2024년 9월 20일

Sep 20, 2024

Training Language Models to Self-Correct via Reinforcement Learning

(Aviral Kumar, Vincent Zhuang, Rishabh Agarwal, Yi Su, John D Co-Reyes, Avi Singh, Kate Baumli, Shariq Iqbal, Colton Bishop, Rebecca Roelofs, Lei M Zhang, Kay McKinney, Disha Shrivastava, Cosmin Paduraru, George Tucker, Doina Precup, Feryal Behbahani, Aleksandra Faust)

Self-correction is a highly desirable capability of large language models (LLMs), yet it has consistently been found to be largely ineffective in modern LLMs. Existing approaches for training self-correction either require multiple models or rely on a more capable model or other forms of supervision. To this end, we develop a multi-turn online reinforcement learning (RL) approach, SCoRe, that significantly improves an LLM's self-correction ability using entirely self-generated data. To build SCoRe, we first show that variants of supervised fine-tuning (SFT) on offline model-generated correction traces are insufficient for instilling self-correction behavior. In particular, we observe that training via SFT either suffers from a distribution mismatch between the training data and the model's own responses or implicitly prefers only a certain mode of correction behavior that is often not effective at test time. SCoRe addresses these challenges by training under the model's own distribution of self-generated correction traces and using appropriate regularization to steer the learning process into learning a self-correction strategy that is effective at test time as opposed to simply fitting high-reward responses for a given prompt. This regularization prescribes running a first phase of RL on a base model to generate a policy initialization that is less susceptible to collapse and then using a reward bonus to amplify self-correction during training. When applied to Gemini 1.0 Pro and 1.5 Flash models, we find that SCoRe achieves state-of-the-art self-correction performance, improving the base models' self-correction by 15.6% and 9.1% respectively on the MATH and HumanEval benchmarks.

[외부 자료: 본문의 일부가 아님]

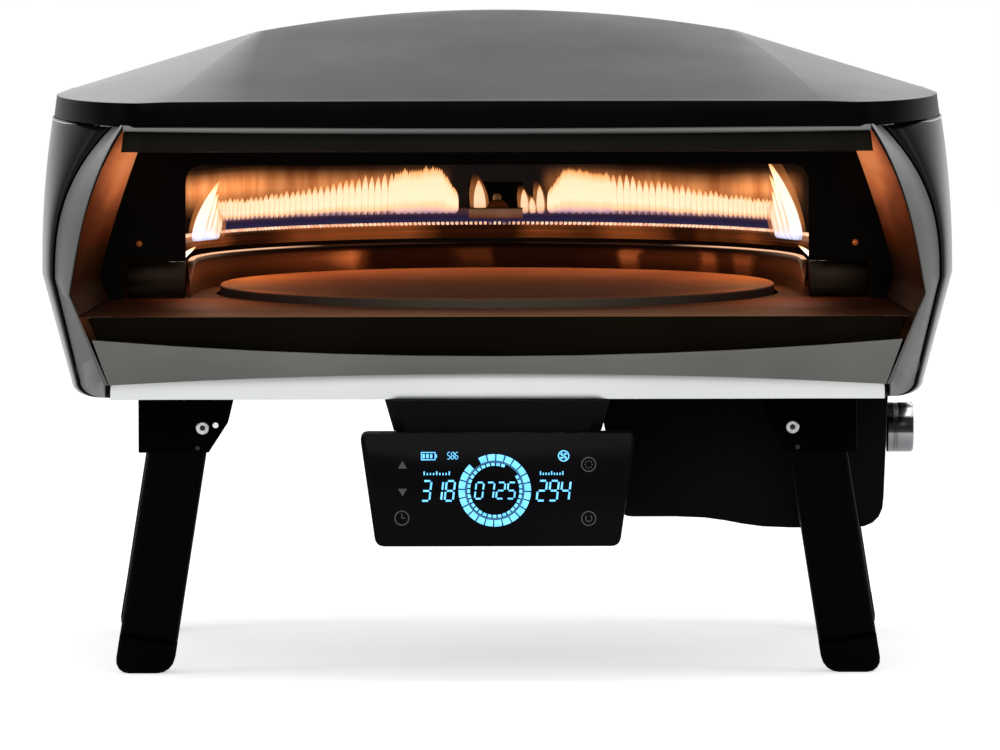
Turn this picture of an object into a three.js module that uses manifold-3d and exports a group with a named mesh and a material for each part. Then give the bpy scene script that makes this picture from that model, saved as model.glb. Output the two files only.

아주 중요한 결과가 나왔네요. Self Correction을 어떻게 LLM이 하도록 할 수 있는지에 대한 방법입니다.

기본적으로는 SFT로는 안 된다는 것에서 시작합니다. 작은 수정만을 하는 경향이 있고 또한 Distribution Shift의 문제가 아주 크게 작용합니다.

그래서 답은 RL이죠.

SFT를 아예 빼버리고 1단계에서 첫 번째 응답 분포에 대한 KL Penalty를 건 상태에서 두 번째 응답에 대해 RL을 합니다. 2단계에서는 Self Correction을 촉진하도록 Reward Shaping을 한 다음 RL을 진행합니다.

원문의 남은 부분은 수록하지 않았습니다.